▶ Source material
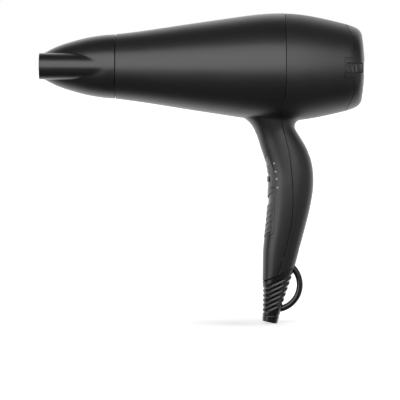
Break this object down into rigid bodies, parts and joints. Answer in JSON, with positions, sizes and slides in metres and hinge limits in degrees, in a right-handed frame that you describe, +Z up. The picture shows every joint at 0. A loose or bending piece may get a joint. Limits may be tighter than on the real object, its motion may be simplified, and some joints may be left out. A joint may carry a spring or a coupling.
{
  "type": "hair dryer",
  "caption": "Pistol hair dryer with a fixed handle, push-on concentrator nozzle, pull-off rear intake cap, thumb controls on the handle's front, ribbed cord boot and hanging loop.",
  "frame": {"origin": "on the barrel's axis, in the plane of the barrel's mouth where the nozzle seats", "axes": "+X along the barrel's axis from the mouth to the rear intake, +Z up, away from the handle; the dryer is symmetric about the plane Y = 0"},
  "size_m": [0.2588, 0.086, 0.2479],
  "materials": {
    "board": "green circuit board",
    "boot_rubber": "soft black rubber",
    "capacitor_case": "yellow film capacitor case",
    "carbon": "carbon block",
    "component": "moulded electrical component",
    "control_plastic": "satin charcoal moulding",
    "copper": "enamelled copper",
    "damper_rubber": "black rubber ring",
    "drawn_steel": "drawn steel can",
    "duct_nylon": "glass-filled nylon",
    "fan_nylon": "moulded nylon",
    "ferrite": "ferrite",
    "gloss_trim": "semi-gloss black moulding",
    "heating_wire": "oxidised resistance wire",
    "lamination": "stacked electrical steel",
    "lead_insulation": "silicone insulation",
    "mark_ink": "light grey raised mark",
    "mesh_steel": "blackened steel gauze",
    "mica": "silvery mica sheet",
    "rear_shell": "matt black moulding, slightly warmer than the front",
    "satin_shell": "satin, finely textured black moulding",
    "screw_steel": "zinc-plated steel",
    "sintered_bronze": "sintered bronze",
    "spring_steel": "spring steel"
  },
  "bodies": {
    "dryer_body": {"front_housing": "satin_shell", "rear_housing": "rear_shell", "housing_screws": "screw_steel", "outlet_spigot": "gloss_trim", "outlet_grille": "gloss_trim", "fan_duct": "duct_nylon", "motor_can": "drawn_steel", "motor_end_cap": "component", "field_magnets": "ferrite", "carbon_brushes": "carbon", "front_bearing": "sintered_bronze", "rear_bearing": "sintered_bronze", "motor_damper": "damper_rubber", "mica_tube": "mica", "mica_boards": "mica", "heater_coil": "heating_wire", "thermostat": "drawn_steel", "thermal_fuse": "drawn_steel", "diode_board": "board", "lead_wires": "lead_insulation", "switch_panel": "control_plastic", "setting_marks": "mark_ink", "switch_board": "board", "speed_switch": "component", "heat_switch": "component", "cool_switch": "component", "capacitor": "capacitor_case", "cord_clamp": "component", "clamp_screws": "screw_steel", "cord_boot": "boot_rubber", "hang_loop": "boot_rubber"},
    "nozzle": {"nozzle": "satin_shell"},
    "nozzle_clip": {"nozzle_clip_ring": "spring_steel"},
    "rear_cap": {"rear_cap": "rear_shell", "rear_grille": "rear_shell", "filter_mesh": "mesh_steel"},
    "fan": {"impeller": "fan_nylon", "motor_shaft": "drawn_steel", "armature": "lamination", "armature_windings": "copper", "commutator": "copper"},
    "speed_slider": {"speed_slider": "control_plastic", "speed_lever": "component"},
    "heat_slider": {"heat_slider": "control_plastic", "heat_lever": "component"},
    "cool_button": {"cool_shot_button": "control_plastic", "cool_plunger": "component", "cool_spring": "spring_steel"}
  },
  "joints": [
    {"name": "nozzle_pull", "type": "slide", "parent": "dryer_body", "child": "nozzle_clip", "axis": [-1, 0, 0], "range_m": [0, 0.014]},
    {"name": "nozzle_turn", "type": "hinge", "parent": "nozzle_clip", "child": "nozzle", "pos_m": [-0.0061, 0, 0], "axis": [1, 0, 0], "continuous": true},
    {"name": "cap_pull", "type": "slide", "parent": "dryer_body", "child": "rear_cap", "axis": [1, 0, 0], "range_m": [0, 0.013]},
    {"name": "fan_spin", "type": "hinge", "parent": "dryer_body", "child": "fan", "pos_m": [0.147, 0, 0], "axis": [1, 0, 0], "continuous": true},
    {"name": "speed_slide", "type": "hinge", "parent": "dryer_body", "child": "speed_slider", "pos_m": [-0.0975, 0, -0.103], "axis": [0, -1, 0], "range_deg": [0, 2.1]},
    {"name": "heat_slide", "type": "slide", "parent": "dryer_body", "child": "heat_slider", "axis": [0.02, 0, -0.9998], "range_m": [0, 0.004]},
    {"name": "cool_press", "type": "slide", "parent": "dryer_body", "child": "cool_button", "axis": [1, 0, 0], "range_m": [0, 0.0012], "stiffness_N_per_m": 1200, "springref_m": -0.0004, "deforming": ["cool_spring"]}
  ]
}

▶ To be done
The data above must be returned in full, exactly as written.

▶ Exercise response
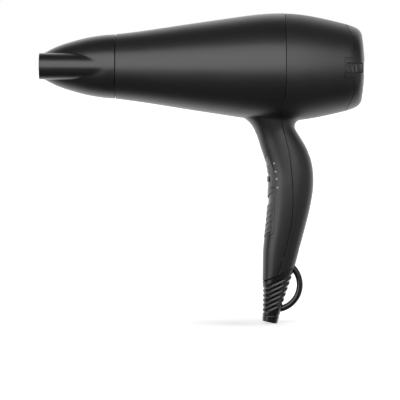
Break this object down into rigid bodies, parts and joints. Answer in JSON, with positions, sizes and slides in metres and hinge limits in degrees, in a right-handed frame that you describe, +Z up. The picture shows every joint at 0. A loose or bending piece may get a joint. Limits may be tighter than on the real object, its motion may be simplified, and some joints may be left out. A joint may carry a spring or a coupling.
{
  "type": "hair dryer",
  "caption": "Pistol hair dryer with a fixed handle, push-on concentrator nozzle, pull-off rear intake cap, thumb controls on the handle's front, ribbed cord boot and hanging loop.",
  "frame": {"origin": "on the barrel's axis, in the plane of the barrel's mouth where the nozzle seats", "axes": "+X along the barrel's axis from the mouth to the rear intake, +Z up, away from the handle; the dryer is symmetric about the plane Y = 0"},
  "size_m": [0.2588, 0.086, 0.2479],
  "materials": {
    "board": "green circuit board",
    "boot_rubber": "soft black rubber",
    "capacitor_case": "yellow film capacitor case",
    "carbon": "carbon block",
    "component": "moulded electrical component",
    "control_plastic": "satin charcoal moulding",
    "copper": "enamelled copper",
    "damper_rubber": "black rubber ring",
    "drawn_steel": "drawn steel can",
    "duct_nylon": "glass-filled nylon",
    "fan_nylon": "moulded nylon",
    "ferrite": "ferrite",
    "gloss_trim": "semi-gloss black moulding",
    "heating_wire": "oxidised resistance wire",
    "lamination": "stacked electrical steel",
    "lead_insulation": "silicone insulation",
    "mark_ink": "light grey raised mark",
    "mesh_steel": "blackened steel gauze",
    "mica": "silvery mica sheet",
    "rear_shell": "matt black moulding, slightly warmer than the front",
    "satin_shell": "satin, finely textured black moulding",
    "screw_steel": "zinc-plated steel",
    "sintered_bronze": "sintered bronze",
    "spring_steel": "spring steel"
  },
  "bodies": {
    "dryer_body": {"front_housing": "satin_shell", "rear_housing": "rear_shell", "housing_screws": "screw_steel", "outlet_spigot": "gloss_trim", "outlet_grille": "gloss_trim", "fan_duct": "duct_nylon", "motor_can": "drawn_steel", "motor_end_cap": "component", "field_magnets": "ferrite", "carbon_brushes": "carbon", "front_bearing": "sintered_bronze", "rear_bearing": "sintered_bronze", "motor_damper": "damper_rubber", "mica_tube": "mica", "mica_boards": "mica", "heater_coil": "heating_wire", "thermostat": "drawn_steel", "thermal_fuse": "drawn_steel", "diode_board": "board", "lead_wires": "lead_insulation", "switch_panel": "control_plastic", "setting_marks": "mark_ink", "switch_board": "board", "speed_switch": "component", "heat_switch": "component", "cool_switch": "component", "capacitor": "capacitor_case", "cord_clamp": "component", "clamp_screws": "screw_steel", "cord_boot": "boot_rubber", "hang_loop": "boot_rubber"},
    "nozzle": {"nozzle": "satin_shell"},
    "nozzle_clip": {"nozzle_clip_ring": "spring_steel"},
    "rear_cap": {"rear_cap": "rear_shell", "rear_grille": "rear_shell", "filter_mesh": "mesh_steel"},
    "fan": {"impeller": "fan_nylon", "motor_shaft": "drawn_steel", "armature": "lamination", "armature_windings": "copper", "commutator": "copper"},
    "speed_slider": {"speed_slider": "control_plastic", "speed_lever": "component"},
    "heat_slider": {"heat_slider": "control_plastic", "heat_lever": "component"},
    "cool_button": {"cool_shot_button": "control_plastic", "cool_plunger": "component", "cool_spring": "spring_steel"}
  },
  "joints": [
    {"name": "nozzle_pull", "type": "slide", "parent": "dryer_body", "child": "nozzle_clip", "axis": [-1, 0, 0], "range_m": [0, 0.014]},
    {"name": "nozzle_turn", "type": "hinge", "parent": "nozzle_clip", "child": "nozzle", "pos_m": [-0.0061, 0, 0], "axis": [1, 0, 0], "continuous": true},
    {"name": "cap_pull", "type": "slide", "parent": "dryer_body", "child": "rear_cap", "axis": [1, 0, 0], "range_m": [0, 0.013]},
    {"name": "fan_spin", "type": "hinge", "parent": "dryer_body", "child": "fan", "pos_m": [0.147, 0, 0], "axis": [1, 0, 0], "continuous": true},
    {"name": "speed_slide", "type": "hinge", "parent": "dryer_body", "child": "speed_slider", "pos_m": [-0.0975, 0, -0.103], "axis": [0, -1, 0], "range_deg": [0, 2.1]},
    {"name": "heat_slide", "type": "slide", "parent": "dryer_body", "child": "heat_slider", "axis": [0.02, 0, -0.9998], "range_m": [0, 0.004]},
    {"name": "cool_press", "type": "slide", "parent": "dryer_body", "child": "cool_button", "axis": [1, 0, 0], "range_m": [0, 0.0012], "stiffness_N_per_m": 1200, "springref_m": -0.0004, "deforming": ["cool_spring"]}
  ]
}